GIVEN MATERIAL:
========

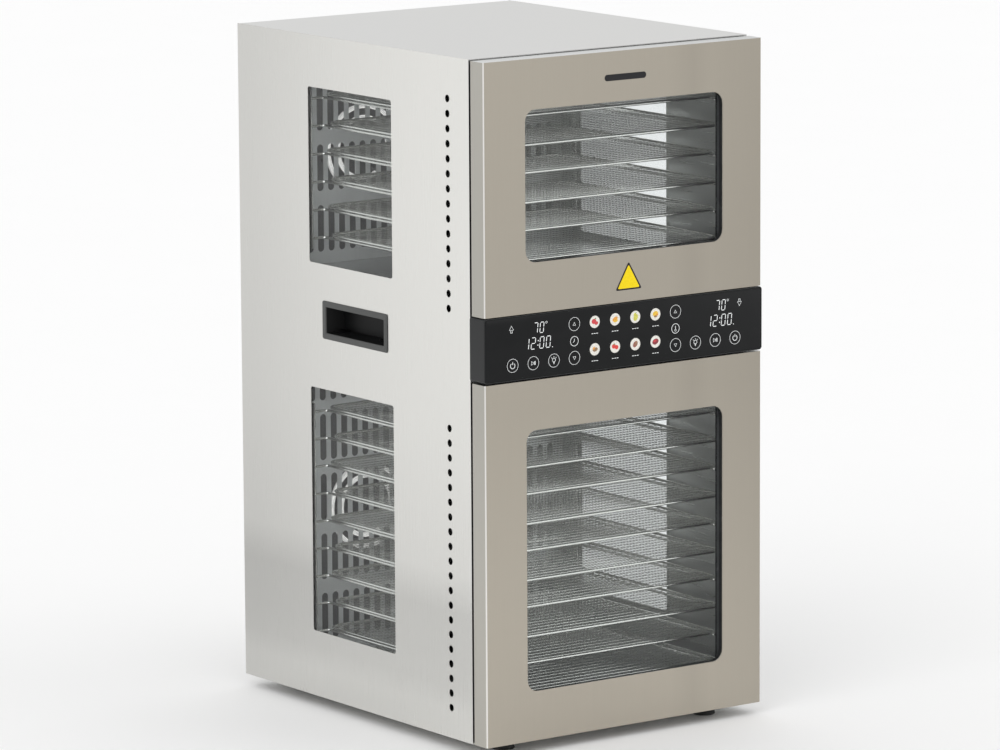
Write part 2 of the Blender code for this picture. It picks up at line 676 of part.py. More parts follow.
def door_glass(name, z):
    """The pane, seated in the frame's rebate."""
    low, high = grown(door_window(z), GLASS_LAP)
    front = Y_DOOR + REVEAL_DEPTH + GAP
    pane = prism(name, rounded(low, high, WINDOW_R / 2, 3), front, front + GLASS_T, ACROSS, PARTS)
    return finish(hinged(pane), WINDOW_GLASS)


def door_gasket(name, z, chamber):
    """The soft ring between the door's back and the chamber's front lip."""
    outer = ((-OPENING_HALF - 0.008, chamber[0] + OPENING_LIP - 0.008),
             (OPENING_HALF + 0.008, chamber[1] - OPENING_LIP + 0.008))
    inner = grown(outer, -0.0065)
    front, back = Y_DOOR_BACK + GAP, Y_BODY + FLANGE_SETBACK - GAP
    ring = plate(name, [rounded(*outer, 0.010, 3), rounded(*inner, 0.0035, 3)], back - front,
                 (0, (front + back) / 2, 0), ACROSS)
    return finish(hinged(to_mesh(ring)), SILICONE)


def hinged(obj):
    """Moves a door piece's origin onto the hinge axis without moving its shape."""
    here = Vector((HINGE_X, HINGE_Y, 0))
    obj.data.transform(Matrix.Translation(-here) @ obj.matrix_world)
    obj.matrix_world = Matrix.Translation(here)
    return obj


def door_hinge(name, z):
    """A fixed pin the height of the door, held by an arm and a foot at each end."""
    bm = bmesh.new()
    heights = arm_heights(z)
    add_cylinder(bm, PIN_R, heights[0] - 0.004, heights[1] + 0.004, "Z", (HINGE_X, HINGE_Y), 8)
    pin = new_mesh(name, bm)
    arms = bmesh.new()
    for height in heights:
        add_box(arms, (HINGE_X - ARM_W / 2, HINGE_Y - 0.0045, height - ARM_T / 2),
                (HINGE_X + ARM_W / 2, Y_BODY, height + ARM_T / 2))
    feet = bmesh.new()
    for height in heights:
        add_box(feet, (HINGE_X - ARM_W / 2, Y_BODY - 0.0015, height - HINGE_FOOT_H / 2),
                (SIDE_INNER - GAP, Y_BODY + FLANGE_SETBACK - GAP, height + HINGE_FOOT_H / 2))
    join(pin, new_mesh(name + "_arms", arms, collection=TOOLS))
    join(pin, new_mesh(name + "_feet", feet, collection=TOOLS))
    return finish(pin, DARK_METAL)


def control_housing():
    """The black housing between the doors, open at the back, with a shallow front recess."""
    x = HALF_W + PANEL_OVERHANG
    back = Y_BODY - GAP
    shell = prism("control_panel_housing", rounded((-x, Z_PANEL[0]), (x, Z_PANEL[1]), 0.004, 3),
                  Y_DOOR, back, ACROSS, PARTS)
    inside = box("housing_inside", (-x + PANEL_WALL, Y_DOOR + 0.004, Z_PANEL[0] + PANEL_WALL),
                 (x - PANEL_WALL, back + 0.1, Z_PANEL[1] - PANEL_WALL), TOOLS)
    recess = prism("housing_recess", rounded((-x + PANEL_RIM, Z_PANEL[0] + PANEL_RIM),
                                             (x - PANEL_RIM, Z_PANEL[1] - PANEL_RIM), 0.003, 3),
                   Y_DOOR - 0.1, Y_DOOR + TOUCH_T + 2 * GAP, ACROSS)
    return finish(cut(cut(shell, inside), recess), BLACK_PLASTIC)


def control_face():
    """The glossy touch face set in the housing's recess."""
    x = HALF_W + PANEL_OVERHANG - PANEL_RIM - GAP
    z = (Z_PANEL[0] + PANEL_RIM + GAP, Z_PANEL[1] - PANEL_RIM - GAP)
    face = prism("control_panel_face", rounded((-x, z[0]), (x, z[1]), 0.003, 3), Y_DOOR + GAP,
                 Y_DOOR + GAP + TOUCH_T, ACROSS, PARTS)
    return finish(face, BLACK_GLOSS)


def fan_mesh():
    """An axial impeller about its own Y axis: a hub with a bore and pitched blades."""
    bm = bmesh.new()
    add_cylinder(bm, FAN_HUB_R, 0, FAN_DEPTH, "Y", sides=12)
    hub = new_mesh("fan_hub", bm)
    blades = bmesh.new()
    for i in range(FAN_BLADES):
        spin = Matrix.Rotation(2 * pi * i / FAN_BLADES, 4, "Y")
        lean = Matrix.Translation((0, FAN_DEPTH / 2, 0)) @ Matrix.Rotation(radians(30), 4, "Z")
        add_box(blades, (-0.011, -0.0007, FAN_HUB_R - 0.003), (0.011, 0.0007, FAN_R), spin @ lean)
    bore = bmesh.new()
    add_cylinder(bore, SHAFT_R + SHAFT_CLEARANCE, FAN_DEPTH * 0.4, FAN_DEPTH + 0.01, "Y", sides=8)
    join(hub, new_mesh("fan_blades", blades, collection=TOOLS))
    cut(hub, new_mesh("fan_bore", bore, collection=TOOLS))
    bpy.context.view_layer.update()
    graph = bpy.context.evaluated_depsgraph_get()
    mesh = bpy.data.meshes.new_from_object(hub.evaluated_get(graph))
    bpy.data.objects.remove(hub, do_unlink=True)
    return mesh


def fan(name, mesh, x, z):
    """One impeller, with its origin on its shaft."""
    obj = bpy.data.objects.new(name, mesh.copy())
    obj.location = (x, Y_DUCT + FAN_FROM_DUCT, z)
    PARTS.objects.link(obj)
    return finish(obj, DARK_METAL)


def fan_mount(name, z):
    """The sheet that closes the chamber's back, with two motors behind it and their shafts."""
    x = LINER_OUT
    mount = box(name, (-x, MOUNT_Y, z[0] - LINER_T), (x, MOUNT_Y + SHEET, z[1] + LINER_T))
    motors, shafts = bmesh.new(), bmesh.new()
    middle = (z[0] + z[1]) / 2
    for side in (-1, 1):
        add_cylinder(motors, MOTOR_R, MOUNT_Y + SHEET / 2, MOUNT_Y + MOTOR_L, "Y", (side * FAN_X, middle), 20)
        add_cylinder(shafts, SHAFT_R, Y_DUCT + FAN_FROM_DUCT + FAN_DEPTH * 0.5, MOUNT_Y + SHEET / 2, "Y",
                     (side * FAN_X, middle), 8)
    join(mount, new_mesh(name + "_motors", motors, collection=TOOLS))
    join(mount, new_mesh(name + "_shafts", shafts, collection=TOOLS))
    return finish(mount, STEEL_INNER)


def heater(name, z):
    """One tubular element that loops round in front of both fans."""
    y = Y_DUCT + DUCT_T + HEATER_FROM_DUCT
    middle = (z[0] + z[1]) / 2
    points = []
    for side, start in ((-1, -60), (1, 200)):
        angles = [radians(start - 320 * i / 22) for i in range(23)]
        points += [(side * FAN_X + HEATER_R * cos(a), y, middle + HEATER_R * sin(a)) for a in angles]
    return finish(wire(name, points, HEATER_TUBE_R, 1), HEATER_STEEL)


def main():
    """Builds every piece of the cabinet."""
    for side, word in ((-1, "left"), (1, "right")):
        side_panel(f"{word}_side_panel", side)
        carry_handle(f"{word}_carry_handle", side)
        for zone in ("upper", "lower"):
            side_glass(f"{zone}_{word}_window", side, zone)
            rack(f"{zone}_{word}_rack", side, zone)
        for y, end in ((Y_BODY + FOOT_INSET_FRONT, "front"), (Y_REAR - FOOT_INSET_REAR, "rear")):
            foot(f"{end}_{word}_foot", side * (HALF_W - FOOT_INSET_X), y)
    top_panel()
    base_plate()
    rear_panel()
    power_inlet()
    control_housing()
    control_face()
    impeller = fan_mesh()
    flange = {"lower": (Z_BODY + SHEET + GAP, Z_PANEL[0]), "upper": (Z_PANEL[1], Z_TOP - SHEET - GAP)}
    chambers = {"upper": (UPPER_Z, Z_UPPER_DOOR, FIRST_SLOT_UPPER),
                "lower": (LOWER_Z, Z_LOWER_DOOR, FIRST_SLOT_LOWER)}
    for zone, (z, door, first_slot) in chambers.items():
        liner(f"{zone}_liner", zone, z, flange[zone])
        duct_wall(f"{zone}_duct_wall", z, first_slot)
        fan_mount(f"{zone}_fan_mount", z)
        heater(f"{zone}_heater", z)
        fan(f"{zone}_left_fan", impeller, -FAN_X, (z[0] + z[1]) / 2)
        fan(f"{zone}_right_fan", impeller, FAN_X, (z[0] + z[1]) / 2)
        door_skin(f"{zone}_door_skin", door)
        door_frame(f"{zone}_door_frame", door)
        door_glass(f"{zone}_door_glass", door)
        door_gasket(f"{zone}_door_gasket", door, z)
        door_hinge(f"{zone}_door_hinge", door)
        for i, height in enumerate(tray_heights(zone)):
            tray(f"{zone}_tray_{i + 1:02d}", height, TRAY_STAGGER * (i % 2))
    bpy.data.meshes.remove(impeller)


main()
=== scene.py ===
"""Finishes a two-zone food dehydrator: a brushed steel cabinet with glazed doors, woven wire
trays on bent rails, slotted air walls, a touch panel between the doors, and a studio."""

from math import copysign, cos, pi, radians, sin

import bmesh
import bpy
from bmesh import ops
from bpy.props import FloatProperty, FloatVectorProperty, IntProperty, PointerProperty
from mathutils import Matrix, Vector


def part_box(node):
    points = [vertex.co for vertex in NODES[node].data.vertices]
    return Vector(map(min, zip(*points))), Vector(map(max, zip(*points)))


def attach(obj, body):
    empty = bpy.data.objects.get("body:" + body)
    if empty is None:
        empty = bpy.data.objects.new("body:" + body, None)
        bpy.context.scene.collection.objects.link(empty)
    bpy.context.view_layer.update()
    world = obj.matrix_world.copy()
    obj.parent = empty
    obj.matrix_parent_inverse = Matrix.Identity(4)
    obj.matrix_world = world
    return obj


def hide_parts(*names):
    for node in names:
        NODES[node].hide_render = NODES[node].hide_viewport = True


bl_info = {
    "name": "Food Dehydrator",
    "version": (1, 0, 0),
    "blender": (4, 5, 0),
    "location": "View3D > Sidebar > Dehydrator",
    "description": "Builds the visible pieces of a two-zone food dehydrator and its studio",
    "category": "Object",
}

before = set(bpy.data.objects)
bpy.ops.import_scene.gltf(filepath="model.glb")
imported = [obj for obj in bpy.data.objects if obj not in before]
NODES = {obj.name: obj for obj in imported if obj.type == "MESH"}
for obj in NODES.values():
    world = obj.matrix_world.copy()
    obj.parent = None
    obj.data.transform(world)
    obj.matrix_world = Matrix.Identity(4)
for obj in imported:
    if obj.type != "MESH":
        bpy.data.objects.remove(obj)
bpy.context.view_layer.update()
ZONES = ("upper", "lower")
SIDES = ((-1, "left"), (1, "right"))
CORNER_STEPS = 8
SHARP = 1e-5  # radius of a corner that is left sharp
FIRST_SLOT = {"upper": 0.016, "lower": 0.048}  # from a duct wall's foot to its lowest row of air slots
NOISE_RANGE = (0.3, 0.7)  # the part of a noise pattern's range that holds most of it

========

TO BE DONE: Wherever "points" shows up in a line, copy that line.

RESULT OF THE TASK:
    points = []
        points += [(side * FAN_X + HEATER_R * cos(a), y, middle + HEATER_R * sin(a)) for a in angles]
    return finish(wire(name, points, HEATER_TUBE_R, 1), HEATER_STEEL)
    points = [vertex.co for vertex in NODES[node].data.vertices]
    return Vector(map(min, zip(*points))), Vector(map(max, zip(*points)))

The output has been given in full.